All fields of technology will be considered, but the winning entry will have demonstrated a track record of practical applications and must accelerate further research.

The nominee – from any part of the world – can be an individual researcher or a research group. Nominations will be accepted until 31 July 2015 and the winner will be announced in April 2016.

The Millennium Technology Prize is awarded every two years for disruptive technological innovations that help solve the great challenges of humankind and support sustainable growth. In 2014 Prof Stuart Parkin was awarded the prize for his work that has helped to fuel the ‘big data’ revolution.

Nomination criteria and documents can be found online at www.millenniumprize.fi/cfn.

Update: no end of companies, organisations and professional bodies want the ear of the Chancellor in the run up to tomorrow’s Budget and the Institution of Civil Engineers is no exception.

They’ve published their recommendations to the government today, March 17, 2015 urging the Coalition to show its commitment to infrastructure by pushing forward plans to devolve transport powers to city regions, closing the investment gap in flood defence maintenance and setting out steps for a preventative local road maintenance regime.

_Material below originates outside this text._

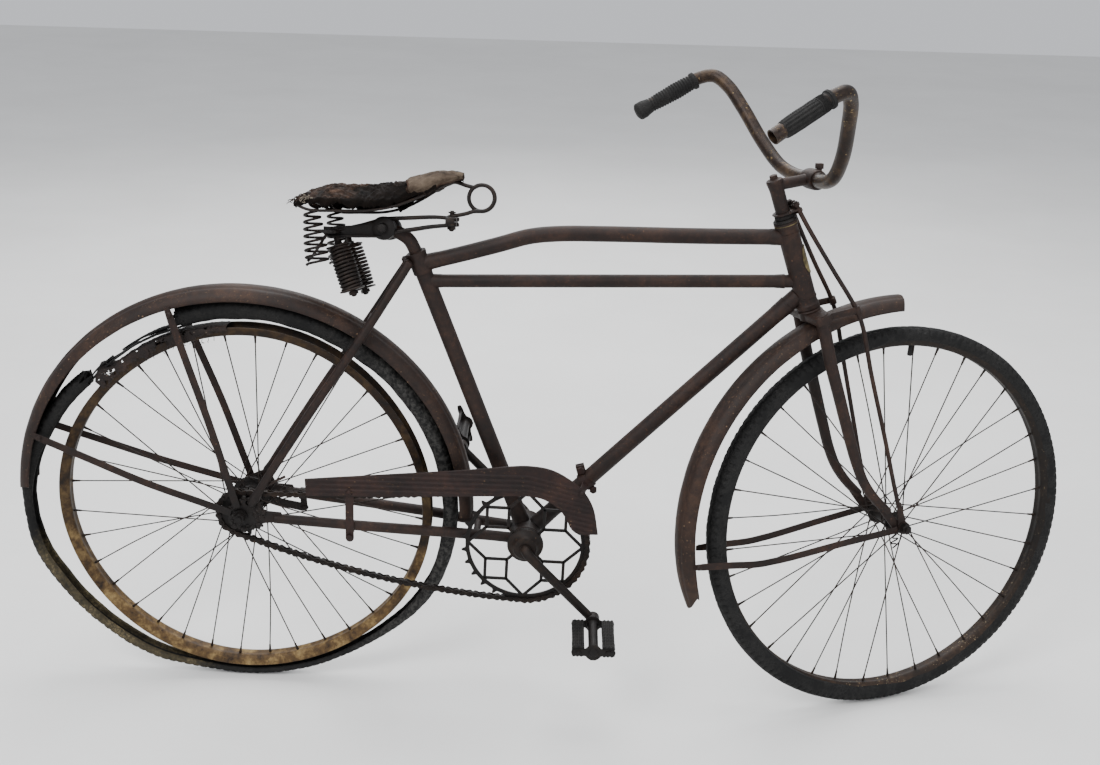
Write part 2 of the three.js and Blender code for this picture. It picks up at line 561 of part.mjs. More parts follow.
function addFork() {
  const crownLow = steerAt(CROWN_BOTTOM_Z);
  const crownHigh = steerAt(CROWN_TOP_Z);
  const crownBlock = strap(crownLow, crownHigh, 30, 106);
  const steerer = rod(crownHigh.clone().lerp(crownLow, 0.3), steerAt(548), 12.7, 12.7, 16);
  const race = rod(crownHigh.clone().lerp(crownLow, 0.1), steerAt(HEAD_BOTTOM_Z - 0.4), 18, 18, 24);
  add('fork_crown', join(crownBlock, steerer, race), OXBLOOD_RUST, steering);

  for (const [side, sign] of SIDES) {
    const start = crownLow.clone().addScaledVector(STEER_AXIS, -GAP);
    const path = [[start.x, 43, start.z], [985, 44, 307], [1006, 46, 240], [1028, 48, 170], [1044, 50, 123],
      [1060, 50, 88], [1082, 50, 58], [1108, 50, 33]].map(([x, y, z]) => v(x, sign * y, z));
    const halfTip = 2.5;
    const eye = collar(5, 12, -halfTip, halfTip, 16).translate(WHEELBASE, sign * FORK_TIP_Y, 0);
    const tip = strap(v(1102, sign * FORK_TIP_Y, 38), v(WHEELBASE, sign * FORK_TIP_Y, 0), 22, 2 * halfTip);
    const hole = rod(v(WHEELBASE, sign * 40, 0), v(WHEELBASE, sign * 66, 0), 5, 5, 12);
    const crownSpace = rod(start, crownHigh, 60, 60, 8);
    const blade = cut(join(tube(path, 10, 15, 10), tip, eye), hole, crownSpace);
    add(`fork_blade_${side}`, blade, OXBLOOD_RUST, steering);
  }
  const axle = rod(v(WHEELBASE, -76, 0), v(WHEELBASE, 76, 0), 4.7);
  const nuts = SIDES.map(([, sign]) => {
    const inner = v(WHEELBASE, sign * 62.2, 0);
    return rod(inner, v(WHEELBASE, sign * 71, 0), 8.5, 8.5, 6);
  });
  add('front_axle', join(axle, ...nuts), GREASY_STEEL, steering);
}

function addHeadset() {
  const low = steerAt(HEAD_TOP_Z + 0.4);
  const high = steerAt(548);
  const bore = rod(steerAt(500), steerAt(600), 13, 13, 16);
  const nut = join(rod(low, steerAt(543), 18, 16.5, 24), rod(steerAt(542), high, 15.5, 15.5, 8));
  add('headset_nut', cut(nut, bore), GREASY_STEEL, steering);
}

function addTruss() {
  const bracketFrom = steerAt(549).add(v(-14, 0, 3));
  const bracket = strap(bracketFrom, v(932, 0, 559), 34, 3, STEER_AXIS);
  const eye = cut(bracket, rod(steerAt(500), steerAt(600), 11.4, 11.4, 16));
  add('truss_bracket', eye, OXBLOOD_RUST, steering);
  for (const [side, sign] of SIDES) {
    const path = [[926, 12, 562], [945, 18, 528], [985, 31, 462], [1026, 42, 397], [1040, 45.5, 366],
      [1062, 48, 280], [1093, 54, 166], [1113, 57.5, 90], [1130, 58.5, 30]];
    const eye = rod(v(WHEELBASE, sign * 55.6, 0), v(WHEELBASE, sign * 58.2, 0), 10, 10, 16);
    const tail = strap(v(1128, sign * 56.9, 36), v(WHEELBASE, sign * 56.9, 0), 9, 2.6);
    const hole = rod(v(WHEELBASE, sign * 50, 0), v(WHEELBASE, sign * 66, 0), 5, 5, 12);
    const bracketSpace = rod(v(922, sign * 11, 569), v(930, sign * 13.5, 554.5), 8, 8, 8);
    const bentRod = tube(path.map(([x, y, z]) => v(x, sign * y, z)), 3.8, 15, 8);
    const trussRod = cut(join(bentRod, tail, eye), hole, bracketSpace);
    add(`truss_rod_${side}`, trussRod, OXBLOOD_RUST, steering);
  }
}

// Handlebar, given for the left half as [X, Y, Z] from the stem clamp to the end of the grip
const BAR_HALF = [[958, 0, 606], [955, 28, 606], [950, 62, 609], [943, 98, 621], [931, 143, 657],
  [914, 186, 710], [898, 218, 749], [880, 238, 767], [856, 247, 762], [804, 254, 731], [751, 260, 700]];
const BAR_RADIUS = 11.1;
const GRIP_RADIUS = 15.5;
const barPoint = (row, sign) => v(row[0], sign * row[1], row[2]);
const GRIP_START = BAR_HALF.at(-3);
const GRIP_END = BAR_HALF.at(-1);

function addHandlebar() {
  const rightHalf = BAR_HALF.map((row) => barPoint(row, -1)).reverse();
  const points = [...rightHalf, ...BAR_HALF.slice(1).map((row) => barPoint(row, 1))];
  const bar = tube(points, BAR_RADIUS, 36, 8);
  add('handlebar', bar, BAR_RUST, steering);
  const barSpace = tube(points, BAR_RADIUS + GAP, 36, 8);

  const quill = rod(steerAt(549), steerAt(604), 11, 11, 16);
  const extension = rod(steerAt(600), v(950, 0, 606), 9.5, 9.5, 14);
  const clamp = rod(v(958, -18, 606), v(958, 18, 606), 17, 17, 20);
  add('stem', cut(join(quill, extension, clamp), barSpace), OXBLOOD_RUST, steering);

  for (const [side, sign] of SIDES) {
    const end = barPoint(GRIP_END, sign);
    const start = barPoint(GRIP_START, sign);
    const stop = sign > 0 ? end.clone().lerp(start, -0.06) : end.clone().lerp(start, 0.16);
    const grip = rod(start.clone().lerp(stop, 0.06), stop, GRIP_RADIUS, GRIP_RADIUS, 16);
    add(`grip_${side}`, cut(grip, barSpace), GRIP_RUBBER, steering);
  }
}

function addFrontMudguard() {
  const centre = v(WHEELBASE - 3, 0, 2);
  addMudguard('front_mudguard', centre, 90, 199, steering);
  for (const [side, sign] of SIDES) {
    const eye = collar(5.2, 11, -1.1, 1.1, 20).translate(WHEELBASE, sign * 60.1, 0);
    const stay = strap(v(759, sign * 31.6, -44), v(WHEELBASE - 8, sign * 60.1, -2), 12, 2.2);
    add(`front_stay_${side}`, join(eye, stay), OXBLOOD_RUST, steering);
  }
}

// One-piece crank, chainring with its pattern of squares and struts, and the pedals
function addCrank() {
  const centre = (y) => v(BOTTOM_BRACKET.x, y, BOTTOM_BRACKET.z);
  const arm = v(Math.cos(CRANK_ANGLE), 0, Math.sin(CRANK_ANGLE)).multiplyScalar(CRANK_LENGTH);
  const spindle = rod(centre(-CRANK_ARM_Y - 3), centre(CRANK_ARM_Y + 3), 9, 9, 12);
  const hubDisc = rod(centre(-66), centre(-50.5), 20, 31, 20);
  const cone = rod(centre(50), centre(62), 20, 13, 16);
  const arms = SIDES.flatMap(([, sign]) => {
    const end = centre(sign * CRANK_ARM_Y).addScaledVector(arm, -sign);
    const boss = rod(end.clone().add(v(0, -9, 0)), end.clone().add(v(0, 9, 0)), 12, 12, 12);
    return [rod(centre(sign * CRANK_ARM_Y), end, 9.5, 8, 10), boss];
  });
  add('crank', join(spindle, hubDisc, cone, ...arms), OXBLOOD_RUST);

  const ring = outline(toothed(RING_TEETH));
  ring.holes.push(circle(99.8));
  const low = CHAIN_Y - 1.2;
  const high = CHAIN_Y + 1.2;
  const bars = [];
  for (let quarter = 0; quarter < 4; quarter += 1) {
    const turn = quarter * Math.PI / 2 + rad(-1.5);
    const corner = (x, z) => v(x, CHAIN_Y, z).applyAxisAngle(UP, -turn);
    const [near, far, apex, disc] = [31, 69, 102, 20];
    const square = [[near, near, far, near], [near, near, near, far], [far, near, far, far],
      [near, far, far, far]];
    const links = [...square, [far, near, apex, 0], [near, far, 0, apex], [far, far, 73, 73],
      [disc, disc, near, near]];
    bars.push(...links.map(([x0, z0, x1, z1]) => strap(corner(x0, z0), corner(x1, z1), 5.4, 2.4)));
  }
  const disc = plate(circle(32), low, high, 12);
  const pattern = join(plate(ring, low, high, 20), disc, ...bars);
  pattern.translate(BOTTOM_BRACKET.x, 0, BOTTOM_BRACKET.z);
  add('chainring', cut(pattern, rod(centre(-70), centre(-30), 9 + GAP, 9 + GAP, 16)), GREASY_STEEL);
  addPedals(arm);
}

const PEDAL_INNER_Y = 92;
const PEDAL_OUTER_Y = 190;
const LEFT_PEDAL_TILT = rad(72);

function addPedals(arm) {
  for (const [side, sign] of SIDES) {
    const pedal = new THREE.Group();
    pedal.position.set(BOTTOM_BRACKET.x - sign * arm.x, 0, BOTTOM_BRACKET.z - sign * arm.z);
    pedal.rotation.y = sign > 0 ? LEFT_PEDAL_TILT : 0;
    bicycle.add(pedal);
    const axle = rod(v(0, sign * (CRANK_ARM_Y + 9.3), 0), v(0, sign * PEDAL_OUTER_Y, 0), 4.5, 4.5, 10);
    const barrel = rod(v(0, sign * (PEDAL_INNER_Y + 1), 0), v(0, sign * (PEDAL_OUTER_Y + 3), 0), 10, 9, 14);
    const plates = [PEDAL_INNER_Y, PEDAL_OUTER_Y - 2].map((y) => {
      const shape = outline([[-37, -4], [-37, 4], [-14, 6], [0, 15], [14, 6], [37, 4], [37, -4], [14, -6],
        [0, -15], [-14, -6]]);
      return plate(shape, Math.min(sign * y, sign * (y + 2.5)), Math.max(sign * y, sign * (y + 2.5)));
    });
    add(`pedal_cage_${side}`, join(axle, barrel, ...plates), GREASY_STEEL, pedal);
    if (sign > 0) continue;
    for (const [place, x] of [['front', 26], ['back', -26]]) {
      const block = new THREE.BoxGeometry(21, PEDAL_OUTER_Y - PEDAL_INNER_Y - 5.4, 22);
      block.translate(x, sign * (PEDAL_INNER_Y + PEDAL_OUTER_Y + 0.5) / 2, 0);
      add(`pedal_rubber_${place}`, outward(block), GRIP_RUBBER, pedal);
    }
  }
}

addMainFrame();
for (const [side, sign] of SIDES) addRearTriangle(side, sign);
addRearMudguard();
addChainGuard();
addChain();
addSaddle();
addLeather();
addRearWheel();
addLooseTyre();
addFork();
addHeadset();
addTruss();
addHandlebar();
addFrontMudguard();
const frontWheel = new THREE.Group();
frontWheel.position.x = WHEELBASE;
steering.add(frontWheel);
addFrontWheel(frontWheel);
addCrank();

export default bicycle;
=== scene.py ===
"""Looks for an old rusty bicycle: its metal, rubber, leather and chain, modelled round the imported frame.

Pieces are drawn in millimetres with zero in the middle of the rear axle, X forward, Y to the rider's left and
Z up, and those that steer are drawn with the wheel straight. settle() moves each one to the frame's metres.
"""
import math
import bpy
from mathutils import Matrix, Vector, noise


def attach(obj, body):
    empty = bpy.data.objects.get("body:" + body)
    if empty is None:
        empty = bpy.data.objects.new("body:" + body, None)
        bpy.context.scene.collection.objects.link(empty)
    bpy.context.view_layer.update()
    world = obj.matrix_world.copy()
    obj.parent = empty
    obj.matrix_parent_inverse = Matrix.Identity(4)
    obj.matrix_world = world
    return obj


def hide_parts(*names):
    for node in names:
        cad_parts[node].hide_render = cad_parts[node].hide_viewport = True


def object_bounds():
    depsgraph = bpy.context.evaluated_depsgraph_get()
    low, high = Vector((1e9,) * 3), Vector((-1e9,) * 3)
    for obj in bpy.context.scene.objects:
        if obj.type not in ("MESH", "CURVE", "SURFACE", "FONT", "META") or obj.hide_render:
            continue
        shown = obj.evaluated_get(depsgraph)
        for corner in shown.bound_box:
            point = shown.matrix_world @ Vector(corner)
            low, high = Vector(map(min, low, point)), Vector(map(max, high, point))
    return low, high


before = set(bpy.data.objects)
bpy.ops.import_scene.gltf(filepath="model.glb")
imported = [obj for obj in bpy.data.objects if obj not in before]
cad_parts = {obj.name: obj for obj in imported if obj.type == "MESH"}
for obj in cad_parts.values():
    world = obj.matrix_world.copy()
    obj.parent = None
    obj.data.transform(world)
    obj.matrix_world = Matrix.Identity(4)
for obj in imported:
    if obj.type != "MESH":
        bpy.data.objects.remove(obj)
cad_low, cad_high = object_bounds()

# Driving dimensions, in millimetres and degrees
MM = 0.001
RIDER = Vector((240, 0, 582))
WHEELBASE = 1140
HEAD_ANGLE = 71
HEAD_MIDDLE = Vector((935.5, 0, 466.8))
STEER_LEFT = 19.6
HEAD_TOP_Z, HEAD_BOTTOM_Z = 538, 391
BOTTOM_BRACKET = Vector((496, 0, -46))
SEAT_LUG = Vector((301, 0, 468))
CRANK_LENGTH, CRANK_ANGLE, CRANK_ARM_Y = 178, -46.4, 77.5
CHAIN_Y, CHAIN_PITCH, RING_TEETH, COG_TEETH = -48, 25.4, 27, 10
SPOKES, SPOKE_CROSS = 36, 60
TYRE_RADIUS = 352
MUDGUARD_RADIUS, MUDGUARD_LIP, MUDGUARD_HALF_WIDTH = 402, 379, 30
DROPOUT_Y, LOWER_STAY_Y, UPPER_STAY_Y, FORK_TIP_Y = 56, 63.5, 66, 52
DOWN_TUBE_FOOT, DOWN_TUBE_TOP = Vector((508, 0, -34)), Vector((942, 0, 411))
PEDAL_INNER_Y, PEDAL_OUTER_Y, LEFT_PEDAL_TILT = 92, 190, 72
SADDLE_BACK_X, SADDLE_TOP_LENGTH, SADDLE_TIP_X = 112, 226, 378
RIM_BED, FRONT_RIM_OUT = 311, 4.5
TREAD_BEAT = 0.43
BAR_MIDDLE, BAR_RADIUS, GRIP_RADIUS = Vector((958, 0, 606)), 11.5, 15.2
TUBE_RADIUS, WHEEL_PLATE_HALF = 14.3, 1.3
SIDES = (("right", -1), ("left", 1))
Y_AXIS = Vector((0, 1, 0))

STEER_AXIS = Vector((-math.cos(math.radians(HEAD_ANGLE)), 0, math.sin(math.radians(HEAD_ANGLE))))
SEAT_TUBE_LINE = (SEAT_LUG - BOTTOM_BRACKET).normalized()
CRANK_WAY = Vector((math.cos(math.radians(CRANK_ANGLE)), 0, math.sin(math.radians(CRANK_ANGLE))))
SADDLE_PIVOT = Vector((254, 0, 506))
SADDLE_TILT = (Matrix.Translation(SADDLE_PIVOT) @ Matrix.Rotation(math.radians(-6), 4, "Z")
               @ Matrix.Rotation(math.radians(-15), 4, "X") @ Matrix.Translation(-SADDLE_PIVOT))
TO_ROW = Matrix.Scale(MM, 4) @ Matrix.Translation(-RIDER)
TURNED = (Matrix.Translation(HEAD_MIDDLE) @ Matrix.Rotation(math.radians(STEER_LEFT), 4, STEER_AXIS)
          @ Matrix.Translation(-HEAD_MIDDLE))
STEERED_BODIES = ("steering", "front_wheel")


def steer_at(z):
    """The point of the steering axis at that height."""
    return HEAD_MIDDLE + STEER_AXIS * ((z - HEAD_MIDDLE.z) / STEER_AXIS.z)


def seat_tube_at(z):
    """The point of the seat tube's middle line at that height."""
    return BOTTOM_BRACKET + SEAT_TUBE_LINE * ((z - BOTTOM_BRACKET.z) / SEAT_TUBE_LINE.z)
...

In a statement issued today Nick Baveystock, ICE director general said: “This final Budget before 7 May presents a crucial opportunity for Government to step up and demonstrate its long term commitment to infrastructure.

“There are a number of key areas we believe George Osborne could address this week. Flood defence maintenance funding is still allocated annually and this is insufficient. Flood risk management is a long-term challenge and we would like to see a 6 year investment programme for maintenance – to match the 6 year commitment made to investing in new flood infrastructure.

“We would also like to see clarity on exactly how Government plans to unlock the potential of our city regions and rebalance growth, and see commitment to a planned, preventative local road maintenance regime – addressing defects on a long-term ‘value for money’ basis instead of through costly, reactive ‘quick fix’ work.”